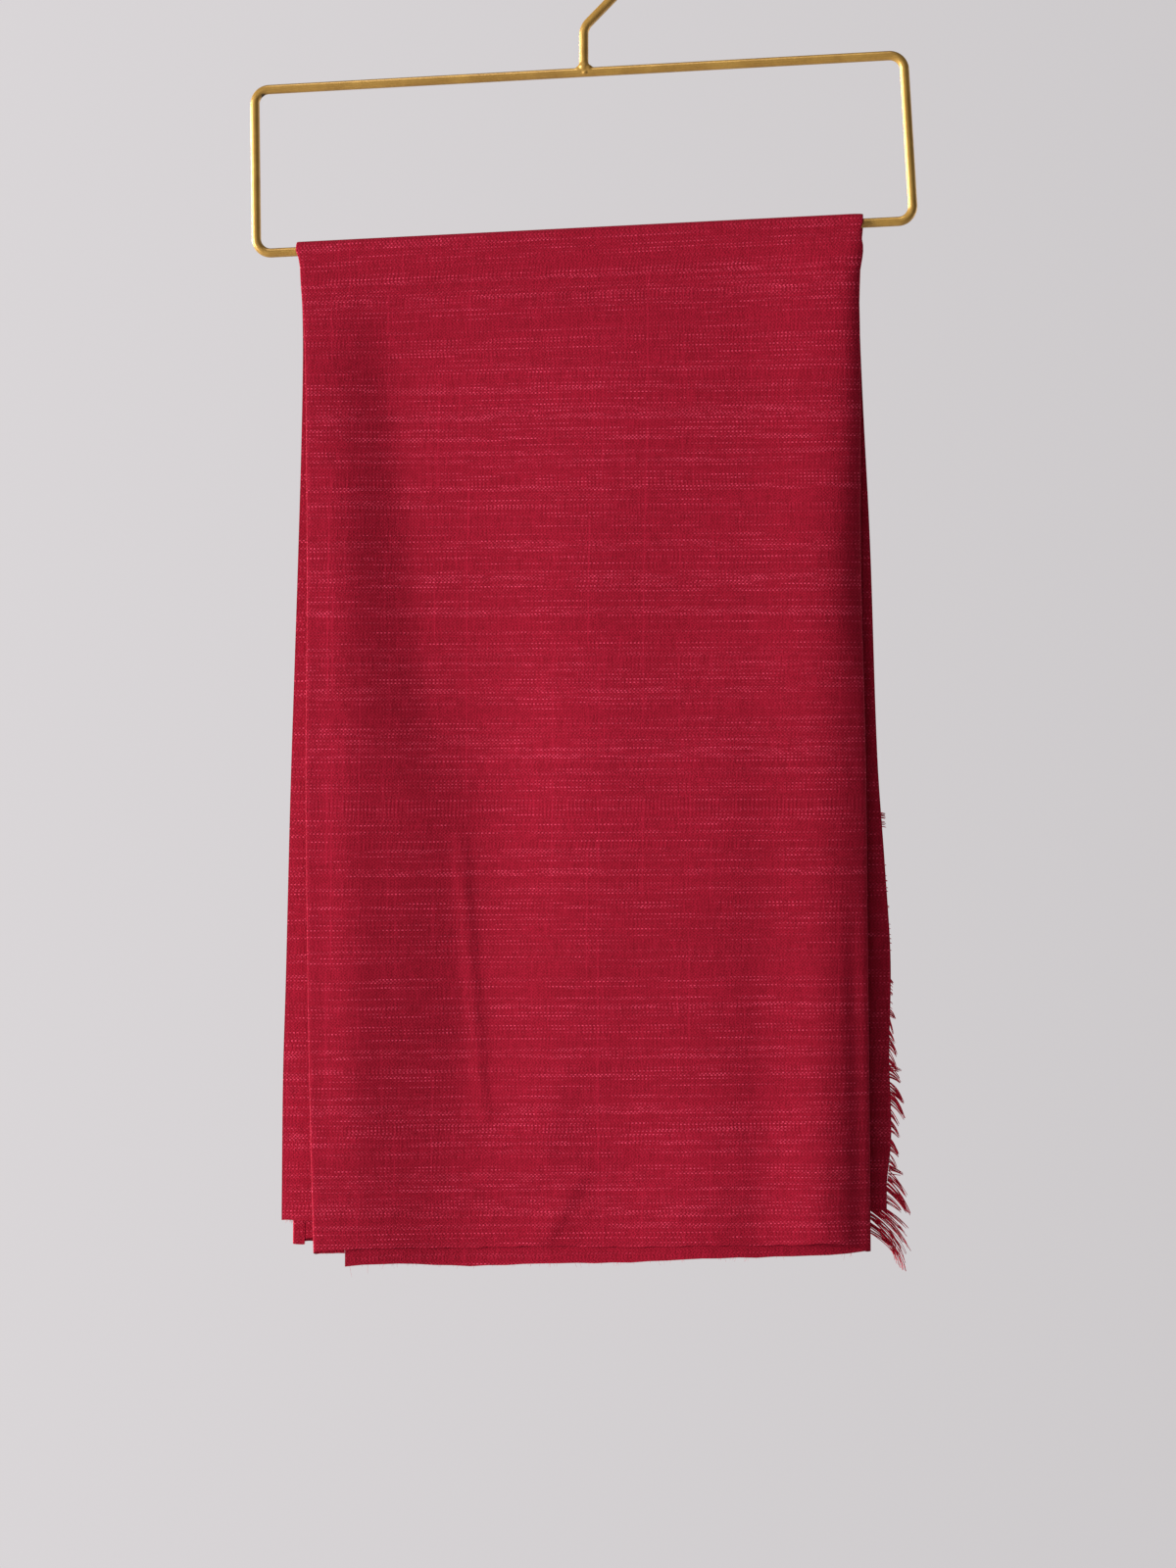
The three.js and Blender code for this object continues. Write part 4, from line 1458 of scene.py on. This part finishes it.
@dataclass(frozen=True)
class SoftLight:
    """A square studio softbox that looks at the cloth's middle, in metres."""

    name: str
    place: tuple[float, float, float]
    side: float
    watts: float
    colour: tuple[float, float, float]

    def build(self, target: Vector) -> None:
        """Adds the light."""
        data = bpy.data.lights.new(self.name, "AREA")
        data.shape = "SQUARE"
        data.size = self.side
        data.energy = self.watts
        data.color = self.colour
        obj = placed(self.name, data)
        obj.location = self.place
        obj.rotation_euler = (target - obj.location).to_track_quat("-Z", "Y").to_euler()


@dataclass(frozen=True)
class Studio:
    """Camera, soft lights, pale surround and pale floor, in metres."""

    azimuth: float = 5.63
    distance: float = 1.64
    target: tuple[float, float, float] = (0.0019, 0.0, -0.38707)
    lens: float = 85.0
    sensor: float = 36.0
    floor_z: float = -1.2
    floor_half: float = 2.0
    surround: Colour = (0.628, 0.606, 0.616, 1)
    # painted light and shade: the surround the camera sees is lighter at the left and darker at the right,
    # as if lit by the key from the left
    painted_lit_surround_left: Colour = (0.700, 0.672, 0.686, 1)
    painted_shade_surround_right: Colour = (0.560, 0.541, 0.551, 1)
    painted_light_fall_reach: float = 0.26
    ambient: float = 0.14
    lights: tuple[SoftLight, ...] = (
        SoftLight("key", (-4.3, -1.75, -0.30), 1.3, 335, (1.0, 0.985, 0.965)),
        SoftLight("front_fill", (-0.5, -2.6, 0.2), 1.4, 5, (1.0, 0.99, 0.98)),
        SoftLight("overhead", (-0.3, -0.45, 1.5), 0.35, 9, (1.0, 1.0, 1.0)),
        SoftLight("rear", (-3.7, 2.0, 0.1), 1.3, 210, (1.0, 0.99, 0.98)),
        SoftLight("bounce", (1.9, 1.5, -0.5), 1.6, 26, (1.0, 0.99, 0.98)),
    )

    def build(self) -> None:
        """Sets up the studio round the part."""
        self._camera()
        self._surround()
        for light in self.lights:
            light.build(Vector(self.target))
        bm = bmesh.new()
        bmesh.ops.create_grid(bm, x_segments=4, y_segments=4, size=self.floor_half)
        bmesh.ops.translate(bm, verts=bm.verts, vec=(0, 0, self.floor_z))
        made("floor", bm, PaleFinish().build())
        bpy.context.scene.view_settings.view_transform = "Standard"

    def _camera(self) -> None:
        """Level camera, a little to the right of the cloth's front."""
        data = bpy.data.cameras.new("camera")
        data.lens = self.lens
        data.sensor_width = self.sensor
        camera = placed("camera", data)
        turn = math.radians(self.azimuth)
        back = Vector((math.sin(turn), -math.cos(turn), 0)) * self.distance
        camera.location = Vector(self.target) + back
        camera.rotation_euler = (math.pi / 2, 0, turn)
        bpy.context.scene.camera = camera

    def _surround(self) -> None:
        """Pale surround that lights the part less than it shows. What it shows has painted light and shade:
        lighter at the left and darker at the right, as if the key lit it from the left.
        """
        world = bpy.data.worlds.new("surround")
        bpy.context.scene.world = world
        world.use_nodes = True
        g = Graph(world.node_tree)
        towards = g.node("ShaderNodeTexCoord").outputs["Generated"]
        across = g.node("ShaderNodeSeparateXYZ", None, {0: towards}).outputs[0]
        # painted light and shade across the surround, from the lit left to the shaded right
        sockets = {"Value": across, "From Min": -self.painted_light_fall_reach, "From Max": self.painted_light_fall_reach}
        fall = g.value("ShaderNodeMapRange", {}, sockets)
        shown = g.tree.nodes["Background"]
        g.feed(shown.inputs["Color"], g.blend(fall, self.painted_lit_surround_left, self.painted_shade_surround_right))
        sockets = {"Color": self.surround, "Strength": self.ambient / self.surround[0]}
        lighting = g.node("ShaderNodeBackground", None, sockets)
        seen = g.node("ShaderNodeLightPath").outputs["Is Camera Ray"]
        sockets = {0: seen, 1: lighting.outputs[0], 2: shown.outputs[0]}
        both = g.node("ShaderNodeMixShader", None, sockets)
        g.feed(g.tree.nodes["World Output"].inputs[0], both.outputs[0])


class Shawl:
    """The folded shawl: its two stretches of cloth, its frayed end and its loose hairs."""

    outer_flat = (0.497, 0.908)
    inner_flat = (0.262, 0.885)

    def build(self) -> None:
        """Builds the cloth, its frayed fringe and its hem hairs."""
        weave, thread = SlubWeave().build(), ThreadFinish().build()
        outer = OuterFold().build(Rows(FRONT.hem.at(0)).build(), weave)
        inner = InnerPlies().build(Rows(FRONT.inner_hem.at(0)).build(), weave)
        fringe = ThreadBundle("frayed_fringe_threads", FrayedFringe().threads()).build(thread)
        ride(fringe, Slot.CLOTH, "frayed_fringe")
        hairs = ThreadBundle("hem_hairs", LooseThreads().threads()).build(thread)
        ride(hairs, Slot.CLOTH)


def build_hanger() -> None:
    """Builds the wires and their weld."""
    gold = GoldPaint().build()
    for part in (HangerFrame(), HangerHook(), WeldBead()):
        part.build(gold)


def main() -> None:
    """Builds the hanger, the shawl and the studio."""
    logging.basicConfig(level=logging.INFO, format="%(name)s: %(message)s")
    build_hanger()
    Shawl().build()
    Studio().build()


if __name__ == "__main__":
    main()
---+---
• [Task statement] Beginning at the top of the data, please return every line until and including the line containing "obj.rotation_euler = (target", copied exactly, and nothing past it.

• [Output for this exercise]
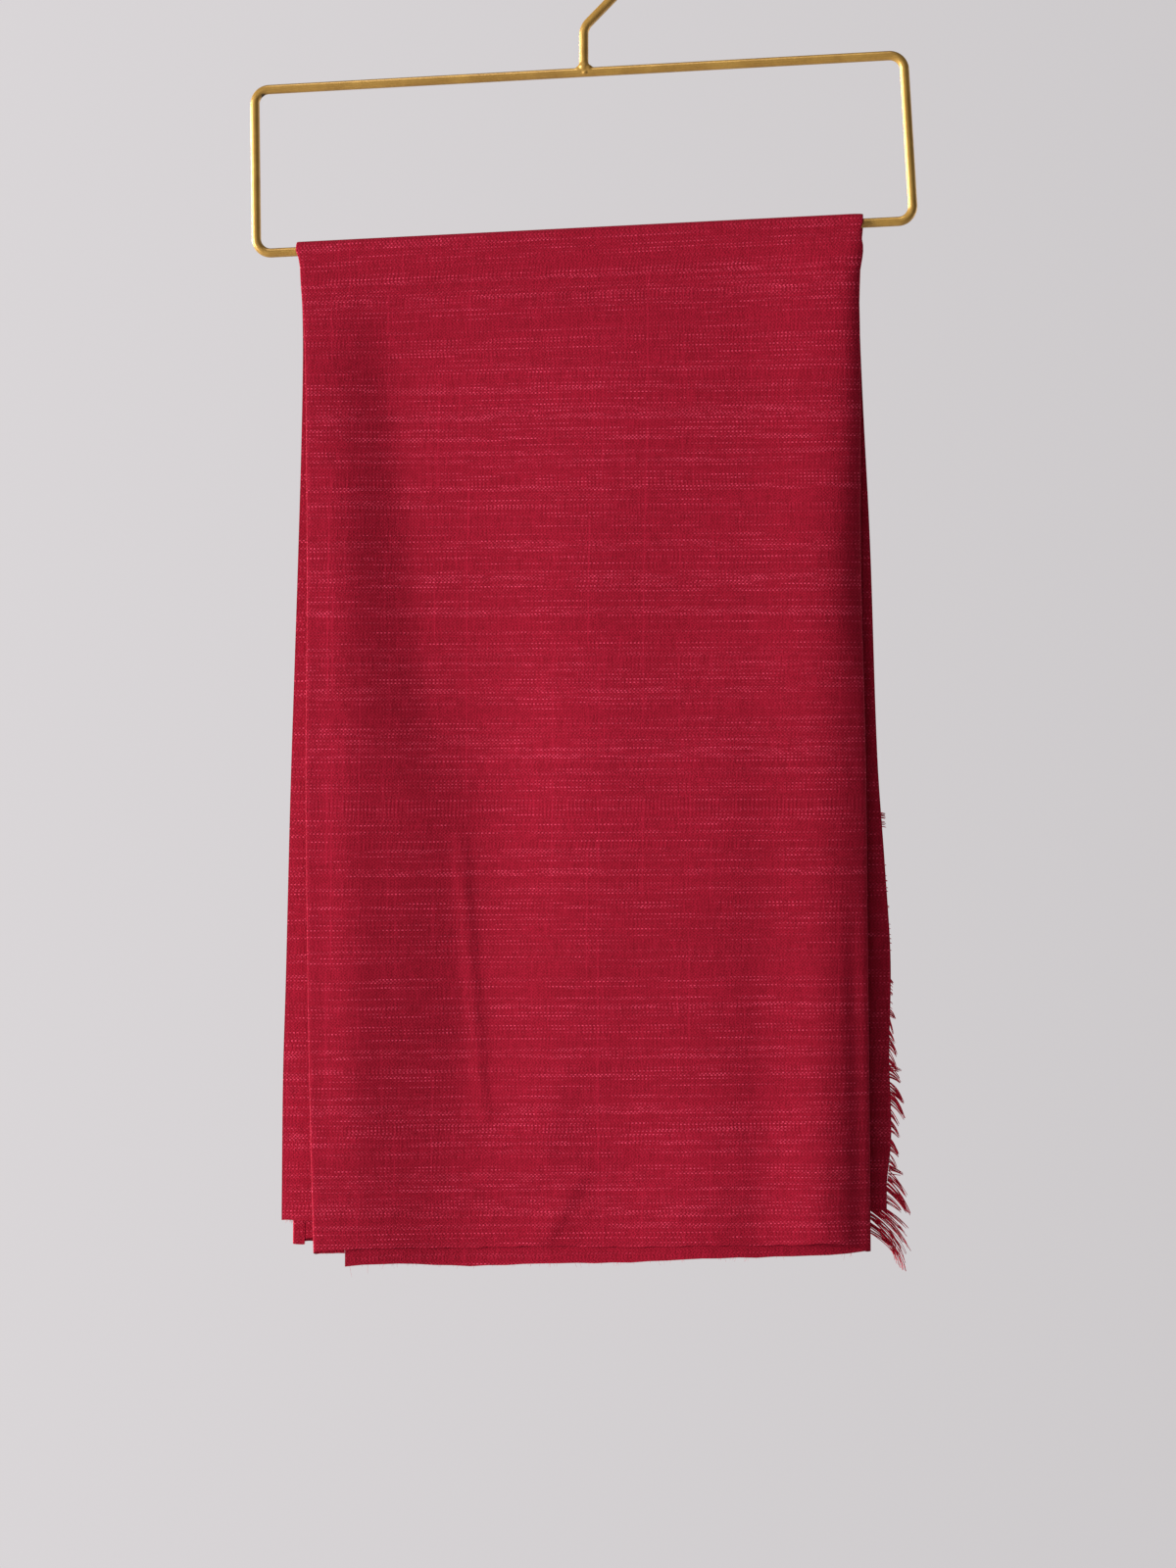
The three.js and Blender code for this object continues. Write part 4, from line 1458 of scene.py on. This part finishes it.
@dataclass(frozen=True)
class SoftLight:
    """A square studio softbox that looks at the cloth's middle, in metres."""

    name: str
    place: tuple[float, float, float]
    side: float
    watts: float
    colour: tuple[float, float, float]

    def build(self, target: Vector) -> None:
        """Adds the light."""
        data = bpy.data.lights.new(self.name, "AREA")
        data.shape = "SQUARE"
        data.size = self.side
        data.energy = self.watts
        data.color = self.colour
        obj = placed(self.name, data)
        obj.location = self.place
        obj.rotation_euler = (target - obj.location).to_track_quat("-Z", "Y").to_euler()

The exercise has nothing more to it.